The other side to this is that if it's just a matter of resolving
technical problems, then it's also straightforward for a small but skilled
group to get a consensus change through even if the vast majority doesn't
think it's a priority -- they just need to make a good proposal, make
sure it doesn't make people worse off, work through all the objections
people find, and be willing to wait for it to go through reviews and
upgrade steps which may take extra time if other people don't think it's
a high priority. But those are all just technical challenges, that can
be resolved with skill and patience, whoever you might be. So to me,
that's a win for decentralisation as well.

> I assume many people won't like this, but I really think we should
> consider how users should ideally resist an unwanted change, even if
> the proponents had the best intentions in mind, there may be
> legitimate reasons to resist it that they may not have considered.

For me, the focus there is on Matt's first point: "avoid activating
[or merging, or even proposing] in the face of significant, reasonable,
and directed objection". If you want to stop a change you should have to
do nothing more than describe the problems with it; and if there aren't
problems with it, you shouldn't be trying to stop the change.
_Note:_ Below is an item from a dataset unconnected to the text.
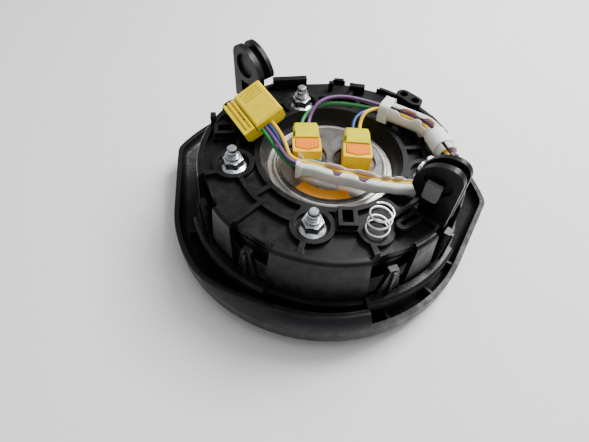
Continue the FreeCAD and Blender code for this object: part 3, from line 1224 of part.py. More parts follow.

(A benefit to having the BIP-8 settings defined simultaneously with
the initial activation attempt is that it means that if the core
devs/maintainers go crazy with power and try to force/prevent the BIP-8
activation despite clear community consensus going the other way, then
it will be easy to for the client, and set the parameter correctly --
literally just a matter of changing a value in chainparams.cpp, unlike the
difficulties of changing the blocksize from 1MB to 2MB. Other variations
of this overall approach have the same benefit)

Cheers,
aj (very grateful to Greg and Matt for explaining a lot of thing
    about this approach and helping resolve my concerns with it)

[0] Trigger warning, PTSD over the 2015-2017 blocksize wars...

    The segwit timeline was something like this:

     2015-05 - blocksize debate begins on bitcoin-dev
     2015-08 - bitcoin xt with bip101 hardfork released
     2015-09 - scaling bitcoin phase 1
     2015-12 - segwit proposal at scaling bitcoin phase 2
     2016-01 - segwit testnet launched
     2016-02 - bitcoin classic with bip109 hardfork released
     2016-04 - first release (0.12.1) with a bip9 deployment (csv)
     2016-06 - segwit merged
     2016-07 - csv activated
     2016-10 - first release (0.13.1) with segwit activation params
     2016-11 - segwit activation starttime
     2017-02 - UASF first proposed
     2017-03 - antpool to swith to bitcoin unlimited
     2017-04 - covert ASICBoost vs segwit conflict described
     2017-05 - NY segwit2x agreement, btc1 with bip102 hardfork started
     2017-05 - BIP-91 proposed
     2017-06 - UAHF proposal from bitmain that became BCH
     2017-07 - BIP-91 lockin
     2017-08 - BIP-148 activation
     2017-08 - BCH chainsplit
     2017-08 - segwit lockin and activation
     2017-11 - 2x fork called off; btc1 nodes stall; 2x chain stillborn
     2018-02 - first release (0.16.0) with segwit wallet support

    (That's about 33 months in total, compared to the 24 months we've
    already spent since taproot was first described in Jan 2018, or the
    42 months before flag-day activation in Matt's proposal)

    I don't think that timeline is a good example of how things should
    work, and would call out a few mistakes in particular:

     * too much urgency to increase the blocksize resulting in rushed
       decision making, especially for the hardfork implementations, but
       also for segwit

     * alternative clients attempted to activate forks without
       resolving technical problems (eventually resulting in the btc1
       client stalling prior to the expected hard fork block, eg)

     * a lot of emphasis was on numbers (market share, hashpower, etc)
       rather than technical merits, resulting in a lot of false
       signalling an political meaneuvering

     * the incompatibility between ASICBoost and segwit wasn't noticed
       prior to activation, and wasn't fixed when it was noticed
       (certainly you can justify this as a tit-for-tat response to the
       other errors having been made in bad faith, or as not being a real
       problem because everyone claimed that they weren't doing covert
       ASICBoost, but considered on its own I think the incompatibility
       should have been resolved)

     * the UASF approach had significant potential technical problems
       (potential for long reorgs, p2p network splits) that weren't
       resolved by the time it became active. happily, this was mitigated
       by hashpower enforcement of BIP-148 rules via BIP-91. neither
       BIP-148 or BIP-91 gained enough consensus to be supported in
       bitcoin core though

    I don't personally think we need to fix every problem we had with
    segwit's process -- it eventually mostly worked out okay, after all --
    but I think Matt's approach has a good chance of fixing a lot of
    them, while still leaving us flexibility to deal with whatever new
    problems we come up with in their place.